» Problem statement: Copy out all of the data exactly as it appears.

» Exercise inputs:
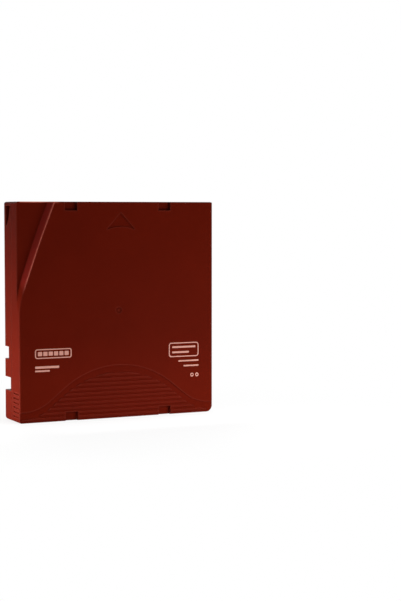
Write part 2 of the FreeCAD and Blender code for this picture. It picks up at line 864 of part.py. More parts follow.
# ---------------------------------------------------------------- fasteners
def case_screws():
    """Four self-tapping screws with cross recesses, as one group."""
    head_y1 = y_bottom - screw_head_inset
    head_y0 = head_y1 - screw_head_height
    screws = []
    for x, z in screw_places:
        screw = fuse(disc(screw_head_radius, head_y0, head_y1, x, z),
                     [disc(screw_shank_radius, head_y0 - screw_length, head_y0, x, z)])
        floor = head_y1 - screw_slot_depth
        long_half = screw_slot_length / 2
        short_half = screw_slot_width / 2
        slots = [box(x - long_half, x + long_half, floor, head_y1, z - short_half, z + short_half),
                 box(x - short_half, x + short_half, floor, head_y1, z - long_half, z + long_half)]
        screws.append(cut(screw, slots))
    return Part.makeCompound(screws)


# ---------------------------------------------------------------- reel
def leg_windows(y0, y1, gap):
    """Three openings, or with a negative gap three legs, evenly spaced round the hub's floor."""
    half = spider_leg_width / 2 + gap
    first = box(spider_leg_radius - half, spider_leg_radius + half, y0, y1, reel_z - half, reel_z + half)
    return [turned(first, 360.0 / window_count * index) for index in range(window_count)]


def clamp_pocket(grow):
    half = clamp_angle / 2 + math.degrees(grow / hub_radius)
    return sector(hub_radius + tape_hub_gap, hub_radius - clamp_depth - grow,
                  clamp_middle_angle - half, clamp_middle_angle + half, tape_y0, tape_y1)


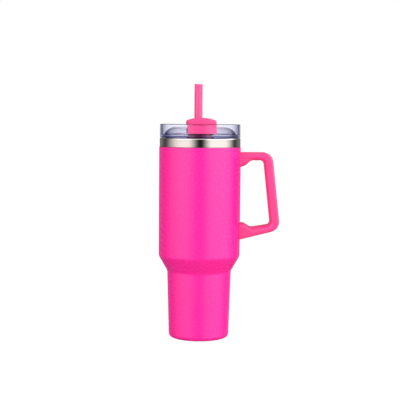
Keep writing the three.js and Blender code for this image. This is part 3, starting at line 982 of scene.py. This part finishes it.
def studio_light():
    world = bpy.data.worlds.new("studio")
    bpy.context.scene.world = world
    world.use_nodes = True
    nodes, link = world.node_tree.nodes, world.node_tree.links.new

    def math_node(operation, first, second=None):
        node = nodes.new("ShaderNodeMath")
        node.operation = operation
        for socket, value in zip(node.inputs, (first, second)):
            if isinstance(value, (int, float)):
                socket.default_value = value
            elif value is not None:
                link(value, socket)
        return node.outputs[0]

    def fade(value, start, end):
        node = nodes.new("ShaderNodeMapRange")
        node.interpolation_type = "SMOOTHSTEP"
        node.inputs["From Min"].default_value = math.radians(start)
        node.inputs["From Max"].default_value = math.radians(end)
        link(value, node.inputs["Value"])
        return node.outputs["Result"]

    def between(value, limits):
        rise = fade(value, *limits[:2])
        fall = math_node("SUBTRACT", 1, fade(value, *limits[2:]))
        return math_node("MULTIPLY", rise, fall)

    separate = nodes.new("ShaderNodeSeparateXYZ")
    link(nodes.new("ShaderNodeTexCoord").outputs["Generated"], separate.inputs[0])
    forward = math_node("MULTIPLY", separate.outputs["Y"], -1)
    azimuth = math_node("ARCTAN2", separate.outputs["X"], forward)
    elevation = math_node("ARCSINE", separate.outputs["Z"])
    total = None
    for panel in PANELS:
        across, up = between(azimuth, panel["azimuth"]), between(elevation, panel["elevation"])
        glow = nodes.new("ShaderNodeVectorMath")
        glow.operation = "SCALE"
        glow.inputs[0].default_value = Vector(panel["tint"]) * panel["strength"]
        link(math_node("MULTIPLY", across, up), glow.inputs["Scale"])
        add = nodes.new("ShaderNodeVectorMath")
        add.operation = "ADD"
        add.inputs[0].default_value = (AMBIENT,) * 3
        if total:
            link(total, add.inputs[0])
        link(glow.outputs[0], add.inputs[1])
        total = add.outputs[0]
    lit = nodes["Background"]
    link(total, lit.inputs["Color"])
    path = nodes.new("ShaderNodeLightPath")
    dimming = math_node("MULTIPLY", path.outputs["Is Transmission Ray"], DIMMED)
    through_lid = math_node("SUBTRACT", 1, dimming)
    scattered = math_node("MINIMUM", path.outputs["Diffuse Depth"], 1)
    link(math_node("MAXIMUM", through_lid, scattered), lit.inputs["Strength"])
    plain = nodes.new("ShaderNodeBackground")
    plain.inputs["Color"].default_value = (1, 1, 1, 1)
    across = fade(math_node("ABSOLUTE", azimuth), *BACKDROP["azimuth"])
    backdrop = math_node("MULTIPLY", across, between(elevation, BACKDROP["elevation"]))
    behind, around = nodes.new("ShaderNodeBackground"), nodes.new("ShaderNodeBackground")
    behind.inputs["Color"].default_value = (*BACKDROP["tint"], 1)
    shown = math_node("MULTIPLY", backdrop, path.outputs["Is Transmission Ray"])
    link(shown, behind.inputs["Strength"])
    around.inputs["Color"].default_value = (*BACKDROP["around"], 1)
    link(path.outputs["Is Transmission Ray"], around.inputs["Strength"])
    pair, through = nodes.new("ShaderNodeAddShader"), nodes.new("ShaderNodeAddShader")
    link(behind.outputs[0], pair.inputs[0])
    link(around.outputs[0], pair.inputs[1])
    link(pair.outputs[0], through.inputs[0])
    link(lit.outputs[0], through.inputs[1])
    mix = nodes.new("ShaderNodeMixShader")
    link(path.outputs["Is Camera Ray"], mix.inputs["Fac"])
    link(through.outputs[0], mix.inputs[1])
    link(plain.outputs[0], mix.inputs[2])
    link(mix.outputs[0], nodes["World Output"].inputs["Surface"])


def camera():
    data = bpy.data.cameras.new("camera")
    data.sensor_width = 36
    data.lens = CAMERA["lens"]
    view = bpy.data.objects.new("camera", data)
    bpy.context.scene.collection.objects.link(view)
    pitch, roll = math.radians(90 - CAMERA["pitch"]), math.radians(CAMERA["roll"])
    view.matrix_world = (
        Matrix.Translation(CAMERA["place"])
        @ Matrix.Rotation(pitch, 4, "X")
        @ Matrix.Rotation(roll, 4, "Z")
    )
    bpy.context.scene.camera = view
    bpy.context.scene.view_settings.view_transform = "Standard"


camera()
studio_light()
floor()
outer_shell()
inner_liner()
base_cover()
handle()
handle_screws()
lid_body()
lid_gasket()
rotating_cover()
drink_stopper()
cover_seal()
retaining_ring()
straw_grommet()
straw()
inner_nodes()
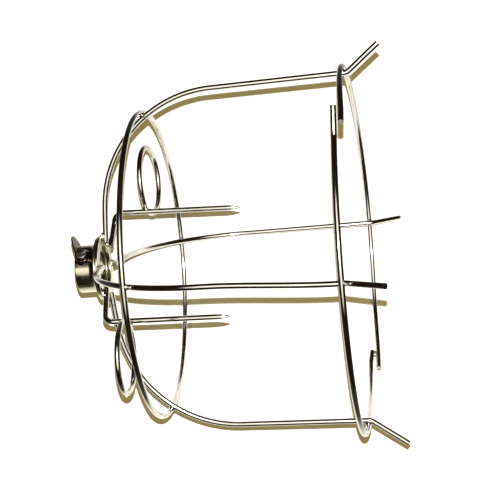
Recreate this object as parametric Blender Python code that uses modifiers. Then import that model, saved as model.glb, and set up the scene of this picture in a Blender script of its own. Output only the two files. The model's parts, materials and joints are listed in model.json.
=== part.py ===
"""Wire bulb cage for a poultry heat lamp: four ribs, two hoops, two spring arms and a neck collar.

Lengths are metres. The cage is built in its own axes (X from the collar to the mouth, with x = 0
in the plane of the shoulder ring, and angles counted from the upper rib towards the front rib),
then laid on its side so that both hoops and the rear rib's tip touch the surface.
"""
import math

import bmesh
import bpy
from mathutils import Matrix, Vector

# Driving dimensions
WIRE = 0.0032                   # diameter of every wire
GAP = 0.0003                    # clearance left between touching pieces
MOUTH_RING_RADIUS = 0.1016      # centre line: an 8 in hoop
SHOULDER_RING_RADIUS = 0.0856   # centre line
MOUTH_X = 0.1144                # between the two half rings of the mouth
TIP_X = 0.1347                  # splayed ends of the ribs
TIP_RADIUS = 0.1126

# Neck collar and hub
TUBE_RADIUS = 0.0134
TUBE_WALL = 0.0010
TUBE_END_X = -0.0436            # open rim of the collar
HUB_FACE_X = -0.0290            # face that the wires are welded to
WASHER_RADIUS = 0.0188
WASHER_BORE = 0.0130
WASHER_THICKNESS = 0.0016
LIP_RADIUS = 0.0182
LIP_BEND = 0.0038               # outer radius of the collar's flared lip
LUG_ANGLE = 1.0
LUG_HALF_SPAN = 41.0            # degrees of rim that the lug takes up, each way
LUG_PEAK = 0.0193               # radius reached by the lug's point
LUG_LEAN = 24.0                 # degrees it leans away from the cage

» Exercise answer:
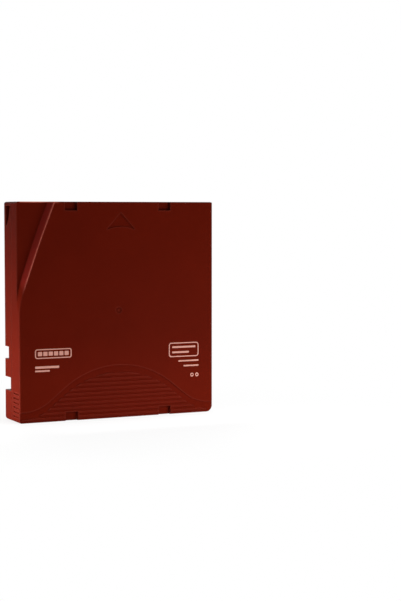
Write part 2 of the FreeCAD and Blender code for this picture. It picks up at line 864 of part.py. More parts follow.
# ---------------------------------------------------------------- fasteners
def case_screws():
    """Four self-tapping screws with cross recesses, as one group."""
    head_y1 = y_bottom - screw_head_inset
    head_y0 = head_y1 - screw_head_height
    screws = []
    for x, z in screw_places:
        screw = fuse(disc(screw_head_radius, head_y0, head_y1, x, z),
                     [disc(screw_shank_radius, head_y0 - screw_length, head_y0, x, z)])
        floor = head_y1 - screw_slot_depth
        long_half = screw_slot_length / 2
        short_half = screw_slot_width / 2
        slots = [box(x - long_half, x + long_half, floor, head_y1, z - short_half, z + short_half),
                 box(x - short_half, x + short_half, floor, head_y1, z - long_half, z + long_half)]
        screws.append(cut(screw, slots))
    return Part.makeCompound(screws)


# ---------------------------------------------------------------- reel
def leg_windows(y0, y1, gap):
    """Three openings, or with a negative gap three legs, evenly spaced round the hub's floor."""
    half = spider_leg_width / 2 + gap
    first = box(spider_leg_radius - half, spider_leg_radius + half, y0, y1, reel_z - half, reel_z + half)
    return [turned(first, 360.0 / window_count * index) for index in range(window_count)]


def clamp_pocket(grow):
    half = clamp_angle / 2 + math.degrees(grow / hub_radius)
    return sector(hub_radius + tape_hub_gap, hub_radius - clamp_depth - grow,
                  clamp_middle_angle - half, clamp_middle_angle + half, tape_y0, tape_y1)


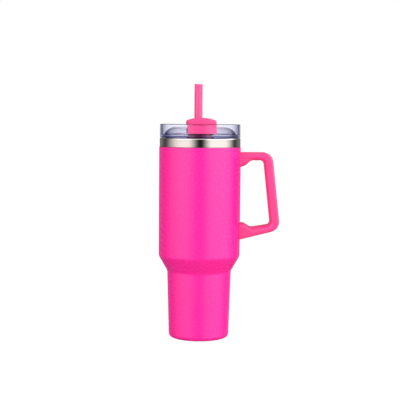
Keep writing the three.js and Blender code for this image. This is part 3, starting at line 982 of scene.py. This part finishes it.
def studio_light():
    world = bpy.data.worlds.new("studio")
    bpy.context.scene.world = world
    world.use_nodes = True
    nodes, link = world.node_tree.nodes, world.node_tree.links.new

    def math_node(operation, first, second=None):
        node = nodes.new("ShaderNodeMath")
        node.operation = operation
        for socket, value in zip(node.inputs, (first, second)):
            if isinstance(value, (int, float)):
                socket.default_value = value
            elif value is not None:
                link(value, socket)
        return node.outputs[0]

    def fade(value, start, end):
        node = nodes.new("ShaderNodeMapRange")
        node.interpolation_type = "SMOOTHSTEP"
        node.inputs["From Min"].default_value = math.radians(start)
        node.inputs["From Max"].default_value = math.radians(end)
        link(value, node.inputs["Value"])
        return node.outputs["Result"]

    def between(value, limits):
        rise = fade(value, *limits[:2])
        fall = math_node("SUBTRACT", 1, fade(value, *limits[2:]))
        return math_node("MULTIPLY", rise, fall)

    separate = nodes.new("ShaderNodeSeparateXYZ")
    link(nodes.new("ShaderNodeTexCoord").outputs["Generated"], separate.inputs[0])
    forward = math_node("MULTIPLY", separate.outputs["Y"], -1)
    azimuth = math_node("ARCTAN2", separate.outputs["X"], forward)
    elevation = math_node("ARCSINE", separate.outputs["Z"])
    total = None
    for panel in PANELS:
        across, up = between(azimuth, panel["azimuth"]), between(elevation, panel["elevation"])
        glow = nodes.new("ShaderNodeVectorMath")
        glow.operation = "SCALE"
        glow.inputs[0].default_value = Vector(panel["tint"]) * panel["strength"]
        link(math_node("MULTIPLY", across, up), glow.inputs["Scale"])
        add = nodes.new("ShaderNodeVectorMath")
        add.operation = "ADD"
        add.inputs[0].default_value = (AMBIENT,) * 3
        if total:
            link(total, add.inputs[0])
        link(glow.outputs[0], add.inputs[1])
        total = add.outputs[0]
    lit = nodes["Background"]
    link(total, lit.inputs["Color"])
    path = nodes.new("ShaderNodeLightPath")
    dimming = math_node("MULTIPLY", path.outputs["Is Transmission Ray"], DIMMED)
    through_lid = math_node("SUBTRACT", 1, dimming)
    scattered = math_node("MINIMUM", path.outputs["Diffuse Depth"], 1)
    link(math_node("MAXIMUM", through_lid, scattered), lit.inputs["Strength"])
    plain = nodes.new("ShaderNodeBackground")
    plain.inputs["Color"].default_value = (1, 1, 1, 1)
    across = fade(math_node("ABSOLUTE", azimuth), *BACKDROP["azimuth"])
    backdrop = math_node("MULTIPLY", across, between(elevation, BACKDROP["elevation"]))
    behind, around = nodes.new("ShaderNodeBackground"), nodes.new("ShaderNodeBackground")
    behind.inputs["Color"].default_value = (*BACKDROP["tint"], 1)
    shown = math_node("MULTIPLY", backdrop, path.outputs["Is Transmission Ray"])
    link(shown, behind.inputs["Strength"])
    around.inputs["Color"].default_value = (*BACKDROP["around"], 1)
    link(path.outputs["Is Transmission Ray"], around.inputs["Strength"])
    pair, through = nodes.new("ShaderNodeAddShader"), nodes.new("ShaderNodeAddShader")
    link(behind.outputs[0], pair.inputs[0])
    link(around.outputs[0], pair.inputs[1])
    link(pair.outputs[0], through.inputs[0])
    link(lit.outputs[0], through.inputs[1])
    mix = nodes.new("ShaderNodeMixShader")
    link(path.outputs["Is Camera Ray"], mix.inputs["Fac"])
    link(through.outputs[0], mix.inputs[1])
    link(plain.outputs[0], mix.inputs[2])
    link(mix.outputs[0], nodes["World Output"].inputs["Surface"])


def camera():
    data = bpy.data.cameras.new("camera")
    data.sensor_width = 36
    data.lens = CAMERA["lens"]
    view = bpy.data.objects.new("camera", data)
    bpy.context.scene.collection.objects.link(view)
    pitch, roll = math.radians(90 - CAMERA["pitch"]), math.radians(CAMERA["roll"])
    view.matrix_world = (
        Matrix.Translation(CAMERA["place"])
        @ Matrix.Rotation(pitch, 4, "X")
        @ Matrix.Rotation(roll, 4, "Z")
    )
    bpy.context.scene.camera = view
    bpy.context.scene.view_settings.view_transform = "Standard"


camera()
studio_light()
floor()
outer_shell()
inner_liner()
base_cover()
handle()
handle_screws()
lid_body()
lid_gasket()
rotating_cover()
drink_stopper()
cover_seal()
retaining_ring()
straw_grommet()
straw()
inner_nodes()
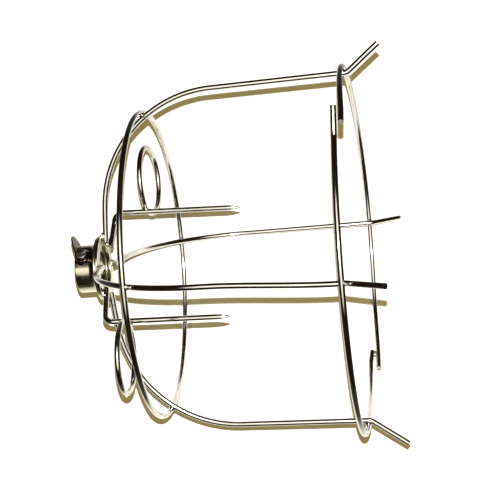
Recreate this object as parametric Blender Python code that uses modifiers. Then import that model, saved as model.glb, and set up the scene of this picture in a Blender script of its own. Output only the two files. The model's parts, materials and joints are listed in model.json.
=== part.py ===
"""Wire bulb cage for a poultry heat lamp: four ribs, two hoops, two spring arms and a neck collar.

Lengths are metres. The cage is built in its own axes (X from the collar to the mouth, with x = 0
in the plane of the shoulder ring, and angles counted from the upper rib towards the front rib),
then laid on its side so that both hoops and the rear rib's tip touch the surface.
"""
import math

import bmesh
import bpy
from mathutils import Matrix, Vector

# Driving dimensions
WIRE = 0.0032                   # diameter of every wire
GAP = 0.0003                    # clearance left between touching pieces
MOUTH_RING_RADIUS = 0.1016      # centre line: an 8 in hoop
SHOULDER_RING_RADIUS = 0.0856   # centre line
MOUTH_X = 0.1144                # between the two half rings of the mouth
TIP_X = 0.1347                  # splayed ends of the ribs
TIP_RADIUS = 0.1126

# Neck collar and hub
TUBE_RADIUS = 0.0134
TUBE_WALL = 0.0010
TUBE_END_X = -0.0436            # open rim of the collar
HUB_FACE_X = -0.0290            # face that the wires are welded to
WASHER_RADIUS = 0.0188
WASHER_BORE = 0.0130
WASHER_THICKNESS = 0.0016
LIP_RADIUS = 0.0182
LIP_BEND = 0.0038               # outer radius of the collar's flared lip
LUG_ANGLE = 1.0
LUG_HALF_SPAN = 41.0            # degrees of rim that the lug takes up, each way
LUG_PEAK = 0.0193               # radius reached by the lug's point
LUG_LEAN = 24.0                 # degrees it leans away from the cage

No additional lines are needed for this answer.